We also cannot forget that experiences with female body hair differ by racial identity. Niloufar Haidari writes that as a woman of color, her hair removal has always been performed as a way to assimilate into white culture. In addition, she states that unlike white women who most often attribute the pressure to shave to men and patriarchal forces, her pressure to shave has almost exclusively derived from white women. Haidari writes, “The reality is that many WOC [women of color] have been called hairy their whole lives, and most often by white women.” In addition, it is important to remember that due to white supremacy and the legacy of racism and racially-motivated violence in the US, being a person of color while also transgressing gender norms puts people of color at an even higher risk for violence than white people.

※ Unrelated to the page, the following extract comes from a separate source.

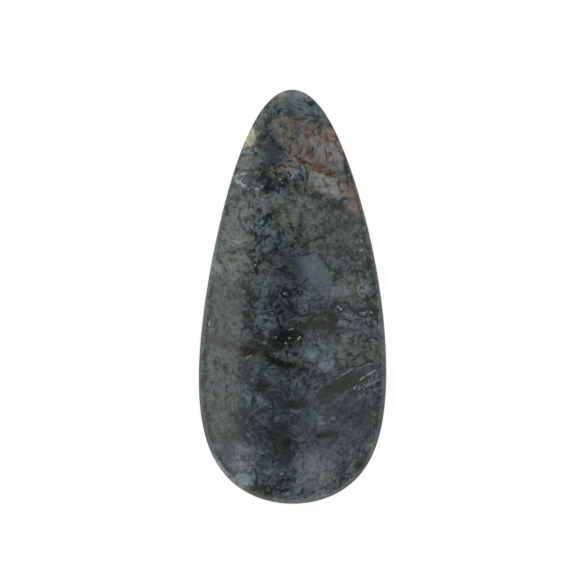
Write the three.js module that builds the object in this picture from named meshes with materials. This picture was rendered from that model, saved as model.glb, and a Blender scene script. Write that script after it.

The growing out of female body hair is not “just a trend” and I believe that framing it in such a way takes away from the experiences of female-identified people who risk bodily harm in order to live in the body that they want. It diminishes how complex the presence of female body hair is for women of color, transwomen, and gender non-conforming folks. That being said, the reasons for growing out female body hair are varied. Perhaps you are growing out your underarm hair because you think it’s trendy or you do want to make a statement. Do it up! But we cannot let that take away from the reality that transgressing gender norms – which includes what kind of body hair and where it is on certain bodies – can be dangerous.I believe that individuals should do what they want with their body hair. If removing hair is what makes you more comfortable then do it! If removing some hair and not others is what works for you, that’s great. However, I think that we should all be asking ourselves why and inquiring into the complexities of female body hair removal. Challenge it. And remember, female body hair does not dictate whether or not you are a feminist. Asking complicated questions about the world and challenging norms is what embodies feminism. Whether you do that with a full bush or neatly waxed underarms makes no difference.